One of the places the Phoenicians colonized was the Mediterranean side of Spain, and their writing system spread around that peninsula. Like in Italy, there were quite a few different, mostly related scripts. Unlike in Italy, there wasn’t a hugely successful culture in the vicinity which talked about its neighbours and whose manuscripts got copied and recopied by monks in later years; their own writers also didn’t leave as much behind. Less is known about the tribes on the Iberian peninsula than the Italian one.
The scripts that are best understood are the Levantine scripts, which descended from Phoenician. There is a northern set and a southern set, but their differences are — scholars believe — mostly just in glyph shape, not in the fundamental structure. (The Celtiberian branch in the northeast dropped two characters.)
While these scripts are clearly the children of Phoenician, Phoenician might not be all that eager to claim them. Indeed, they might look like Phoenician, but they act very differently. Instead of being an abjad like their parent, instead of being a forward-looking syllabary or even one o’ them avant-guard alphabets, these scripts are a bastard love-child combination of syllabary and alphabet. They have vowels! They have consonants! They have syllables!

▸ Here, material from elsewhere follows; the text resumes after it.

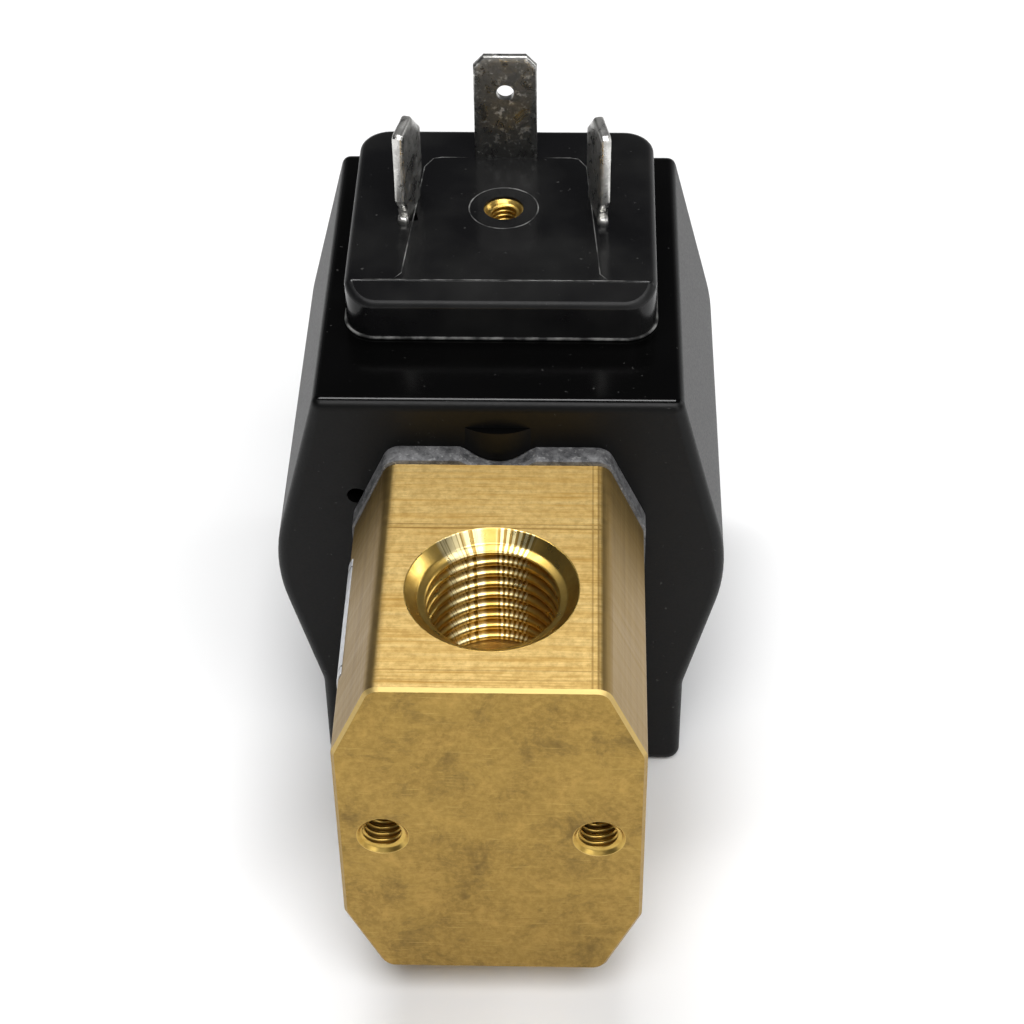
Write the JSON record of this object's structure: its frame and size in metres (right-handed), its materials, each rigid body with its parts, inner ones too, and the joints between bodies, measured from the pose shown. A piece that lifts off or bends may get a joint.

All the vowels have their own glyphs. All of the consonants that you can say continuously (the continuants, like “m”, “l”, and “r”) are individual letters. All the ones that you can’t (the occlusives, like “b”, “k”, and “t”) only get a glyph if they are paired with a vowel. For example, you have glyphs for “a”, “m”, and “ba”, but not for “b” or “ma”.
Greek script was also used on the Iberian peninsula, with almost no change. They left some letters out and included a short vertical mark to the “r” symbol to make it “trilled r”. It’s most striking feature is how few letters it has: sixteen, fifteen if you consider the trill mark as a modifier and count the trilled “r” glyph as the same as the untrilled “r” glyph.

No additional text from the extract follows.